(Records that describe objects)
<<<<
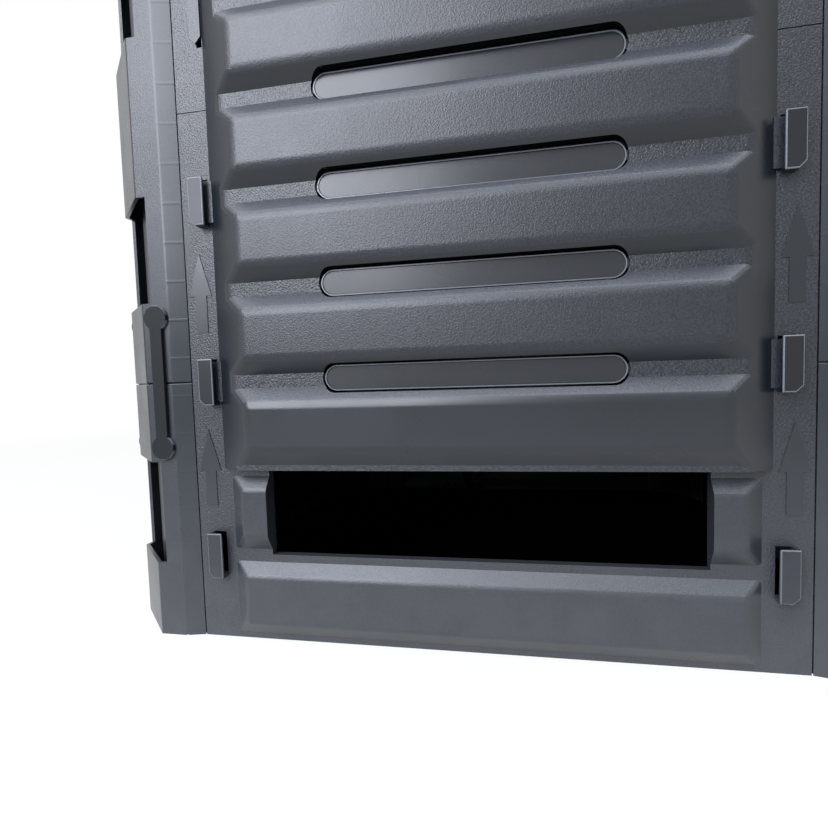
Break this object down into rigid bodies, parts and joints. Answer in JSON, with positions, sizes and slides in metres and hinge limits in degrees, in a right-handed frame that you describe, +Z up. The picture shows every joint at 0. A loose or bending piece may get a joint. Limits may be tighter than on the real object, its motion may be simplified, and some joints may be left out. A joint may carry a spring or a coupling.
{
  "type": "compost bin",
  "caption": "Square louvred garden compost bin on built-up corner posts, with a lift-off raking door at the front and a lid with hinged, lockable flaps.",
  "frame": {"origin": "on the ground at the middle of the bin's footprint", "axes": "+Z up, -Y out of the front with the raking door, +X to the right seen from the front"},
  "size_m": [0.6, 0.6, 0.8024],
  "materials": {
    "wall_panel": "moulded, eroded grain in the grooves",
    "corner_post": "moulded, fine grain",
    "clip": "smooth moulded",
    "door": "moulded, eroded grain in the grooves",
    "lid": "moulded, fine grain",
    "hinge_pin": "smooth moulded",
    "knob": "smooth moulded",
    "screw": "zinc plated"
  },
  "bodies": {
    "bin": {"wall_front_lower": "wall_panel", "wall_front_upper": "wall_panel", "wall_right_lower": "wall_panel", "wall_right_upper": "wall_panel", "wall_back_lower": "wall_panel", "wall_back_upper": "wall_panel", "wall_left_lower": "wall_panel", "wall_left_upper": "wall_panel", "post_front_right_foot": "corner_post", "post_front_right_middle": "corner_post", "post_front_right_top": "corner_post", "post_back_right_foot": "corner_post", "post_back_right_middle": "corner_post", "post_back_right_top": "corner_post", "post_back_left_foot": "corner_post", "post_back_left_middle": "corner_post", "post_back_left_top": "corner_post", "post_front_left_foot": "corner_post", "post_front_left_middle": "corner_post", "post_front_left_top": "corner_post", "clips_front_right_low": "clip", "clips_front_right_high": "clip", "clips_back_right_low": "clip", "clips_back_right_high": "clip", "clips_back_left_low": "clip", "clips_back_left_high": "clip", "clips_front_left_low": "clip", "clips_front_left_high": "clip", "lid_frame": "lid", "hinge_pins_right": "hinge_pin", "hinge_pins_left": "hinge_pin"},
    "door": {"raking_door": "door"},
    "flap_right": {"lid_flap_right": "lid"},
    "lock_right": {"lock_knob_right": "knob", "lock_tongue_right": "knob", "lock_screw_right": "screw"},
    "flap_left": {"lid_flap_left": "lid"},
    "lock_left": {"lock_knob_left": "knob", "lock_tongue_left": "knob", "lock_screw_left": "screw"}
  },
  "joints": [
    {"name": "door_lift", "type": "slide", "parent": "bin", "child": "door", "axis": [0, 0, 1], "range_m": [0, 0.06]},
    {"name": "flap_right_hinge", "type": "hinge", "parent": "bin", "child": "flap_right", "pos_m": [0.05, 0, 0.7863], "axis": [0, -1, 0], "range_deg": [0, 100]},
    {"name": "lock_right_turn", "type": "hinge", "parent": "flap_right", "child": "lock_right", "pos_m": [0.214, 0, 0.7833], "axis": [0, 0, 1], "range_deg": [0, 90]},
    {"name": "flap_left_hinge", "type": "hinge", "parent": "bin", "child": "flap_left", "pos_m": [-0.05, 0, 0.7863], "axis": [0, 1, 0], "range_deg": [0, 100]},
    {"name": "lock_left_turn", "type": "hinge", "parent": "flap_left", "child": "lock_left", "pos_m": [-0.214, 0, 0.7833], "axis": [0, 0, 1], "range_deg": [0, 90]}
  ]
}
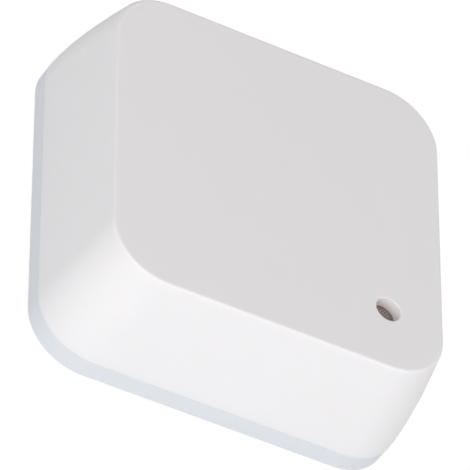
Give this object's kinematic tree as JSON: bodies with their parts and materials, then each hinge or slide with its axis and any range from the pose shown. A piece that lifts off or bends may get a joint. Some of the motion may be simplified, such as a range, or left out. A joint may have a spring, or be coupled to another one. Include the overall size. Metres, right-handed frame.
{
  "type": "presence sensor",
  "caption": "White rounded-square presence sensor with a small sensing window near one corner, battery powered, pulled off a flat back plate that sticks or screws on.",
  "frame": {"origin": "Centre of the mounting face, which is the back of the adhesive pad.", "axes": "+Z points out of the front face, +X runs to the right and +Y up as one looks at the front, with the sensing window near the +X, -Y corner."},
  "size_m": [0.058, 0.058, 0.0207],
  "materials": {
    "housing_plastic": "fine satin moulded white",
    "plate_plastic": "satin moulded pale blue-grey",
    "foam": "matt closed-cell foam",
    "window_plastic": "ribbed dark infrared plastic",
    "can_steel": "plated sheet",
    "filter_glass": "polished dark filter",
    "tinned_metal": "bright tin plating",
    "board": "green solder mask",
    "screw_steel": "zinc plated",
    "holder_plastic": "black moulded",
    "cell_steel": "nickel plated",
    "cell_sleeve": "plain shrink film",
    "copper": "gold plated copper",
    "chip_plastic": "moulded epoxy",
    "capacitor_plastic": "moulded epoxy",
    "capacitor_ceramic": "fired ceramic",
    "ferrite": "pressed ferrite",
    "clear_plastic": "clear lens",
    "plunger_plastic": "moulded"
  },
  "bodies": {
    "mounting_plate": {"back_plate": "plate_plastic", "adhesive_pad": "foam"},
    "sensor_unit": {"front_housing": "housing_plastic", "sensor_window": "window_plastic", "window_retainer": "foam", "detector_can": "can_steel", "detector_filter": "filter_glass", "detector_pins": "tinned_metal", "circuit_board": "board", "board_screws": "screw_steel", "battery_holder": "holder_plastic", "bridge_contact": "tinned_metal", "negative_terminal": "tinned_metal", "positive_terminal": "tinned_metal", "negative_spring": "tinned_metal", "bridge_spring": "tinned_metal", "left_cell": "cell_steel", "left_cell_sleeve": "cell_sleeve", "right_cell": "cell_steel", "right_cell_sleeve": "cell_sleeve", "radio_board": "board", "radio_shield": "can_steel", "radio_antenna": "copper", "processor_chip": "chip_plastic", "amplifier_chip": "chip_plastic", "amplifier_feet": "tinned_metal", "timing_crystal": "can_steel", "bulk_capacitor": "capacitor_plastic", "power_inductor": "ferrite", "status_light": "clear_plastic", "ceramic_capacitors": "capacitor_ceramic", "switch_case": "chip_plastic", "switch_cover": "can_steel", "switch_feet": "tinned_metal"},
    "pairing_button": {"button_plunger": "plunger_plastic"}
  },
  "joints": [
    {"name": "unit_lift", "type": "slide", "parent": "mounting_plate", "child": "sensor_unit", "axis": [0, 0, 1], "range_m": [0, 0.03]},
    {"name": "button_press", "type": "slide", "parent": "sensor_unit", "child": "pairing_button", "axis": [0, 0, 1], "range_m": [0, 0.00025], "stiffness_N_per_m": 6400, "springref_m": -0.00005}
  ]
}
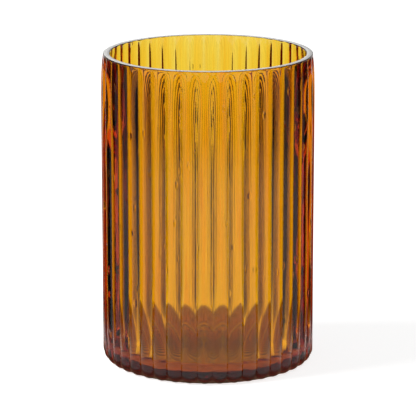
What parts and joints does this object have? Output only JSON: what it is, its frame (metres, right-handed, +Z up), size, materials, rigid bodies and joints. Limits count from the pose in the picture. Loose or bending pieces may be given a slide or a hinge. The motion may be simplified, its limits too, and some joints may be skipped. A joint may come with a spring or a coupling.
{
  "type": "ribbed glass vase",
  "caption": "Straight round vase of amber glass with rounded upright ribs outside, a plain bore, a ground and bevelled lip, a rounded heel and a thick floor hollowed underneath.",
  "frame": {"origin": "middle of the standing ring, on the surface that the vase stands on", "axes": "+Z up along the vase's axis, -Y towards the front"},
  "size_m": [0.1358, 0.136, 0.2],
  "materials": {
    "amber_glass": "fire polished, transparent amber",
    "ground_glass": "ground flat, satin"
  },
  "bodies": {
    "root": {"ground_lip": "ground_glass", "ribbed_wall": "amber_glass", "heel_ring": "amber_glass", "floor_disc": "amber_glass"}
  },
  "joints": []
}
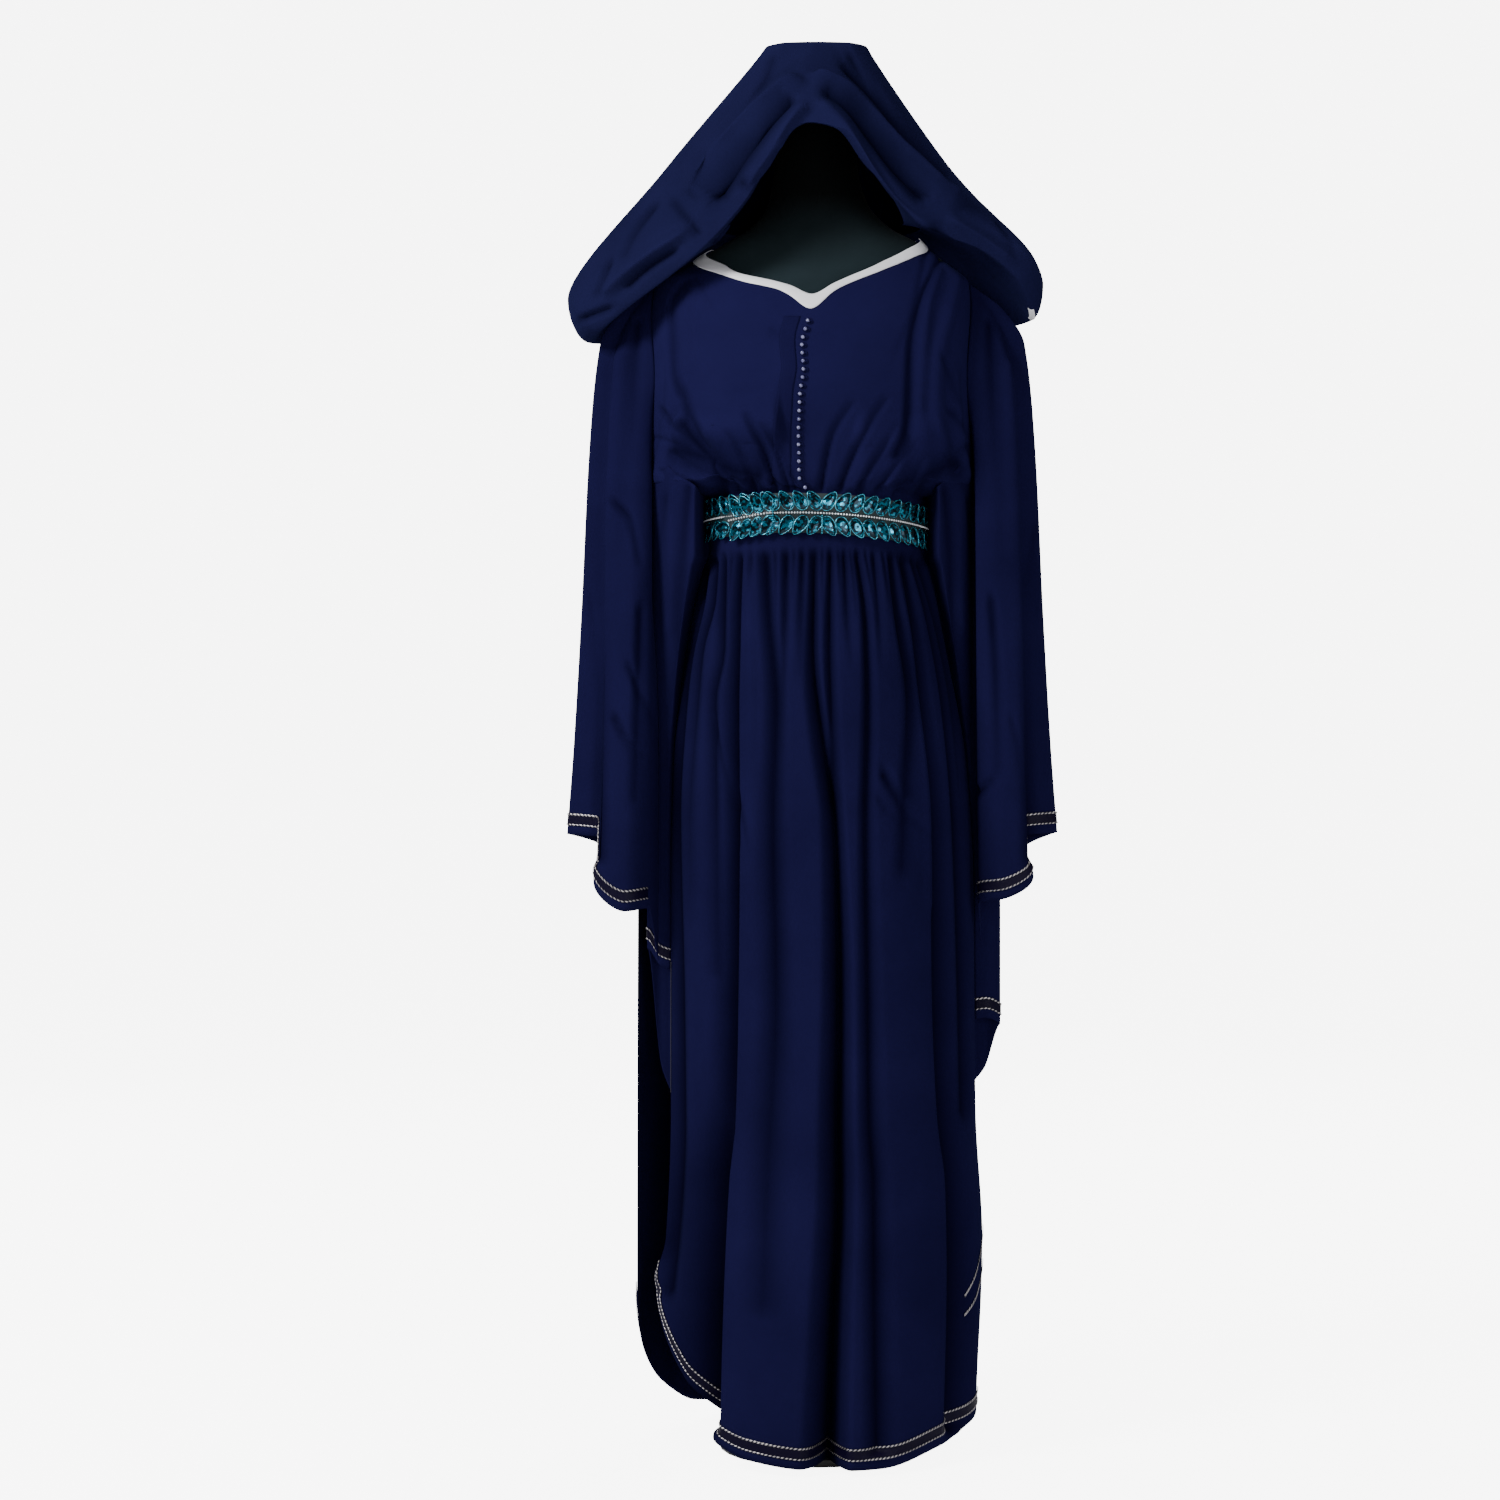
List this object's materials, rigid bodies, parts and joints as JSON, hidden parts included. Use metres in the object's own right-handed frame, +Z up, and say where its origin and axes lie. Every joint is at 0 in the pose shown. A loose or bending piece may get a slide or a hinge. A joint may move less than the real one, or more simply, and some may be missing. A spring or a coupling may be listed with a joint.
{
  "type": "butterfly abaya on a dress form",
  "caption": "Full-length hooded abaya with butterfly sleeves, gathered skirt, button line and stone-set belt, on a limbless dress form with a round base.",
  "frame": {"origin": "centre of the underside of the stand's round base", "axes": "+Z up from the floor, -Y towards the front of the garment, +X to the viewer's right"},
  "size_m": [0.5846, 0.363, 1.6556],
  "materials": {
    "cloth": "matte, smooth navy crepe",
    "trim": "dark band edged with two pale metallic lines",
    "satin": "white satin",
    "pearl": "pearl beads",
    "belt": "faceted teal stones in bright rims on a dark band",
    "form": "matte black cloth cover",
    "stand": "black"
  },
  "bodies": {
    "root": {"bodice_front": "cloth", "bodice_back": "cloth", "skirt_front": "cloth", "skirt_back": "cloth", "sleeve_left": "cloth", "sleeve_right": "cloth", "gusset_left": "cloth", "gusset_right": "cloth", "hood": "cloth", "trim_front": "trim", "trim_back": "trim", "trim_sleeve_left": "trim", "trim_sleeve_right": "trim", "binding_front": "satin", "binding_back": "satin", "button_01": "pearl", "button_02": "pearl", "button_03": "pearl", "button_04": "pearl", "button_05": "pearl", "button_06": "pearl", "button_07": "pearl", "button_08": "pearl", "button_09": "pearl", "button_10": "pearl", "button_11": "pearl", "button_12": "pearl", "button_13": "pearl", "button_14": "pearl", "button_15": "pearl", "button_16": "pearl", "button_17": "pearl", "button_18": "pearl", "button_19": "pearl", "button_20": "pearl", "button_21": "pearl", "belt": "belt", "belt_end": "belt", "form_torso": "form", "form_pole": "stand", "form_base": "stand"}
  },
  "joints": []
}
>>>>
What is required: Every line that holds the word "shown" should be extracted.

The output:
Give this object's kinematic tree as JSON: bodies with their parts and materials, then each hinge or slide with its axis and any range from the pose shown. A piece that lifts off or bends may get a joint. Some of the motion may be simplified, such as a range, or left out. A joint may have a spring, or be coupled to another one. Include the overall size. Metres, right-handed frame.
List this object's materials, rigid bodies, parts and joints as JSON, hidden parts included. Use metres in the object's own right-handed frame, +Z up, and say where its origin and axes lie. Every joint is at 0 in the pose shown. A loose or bending piece may get a slide or a hinge. A joint may move less than the real one, or more simply, and some may be missing. A spring or a coupling may be listed with a joint.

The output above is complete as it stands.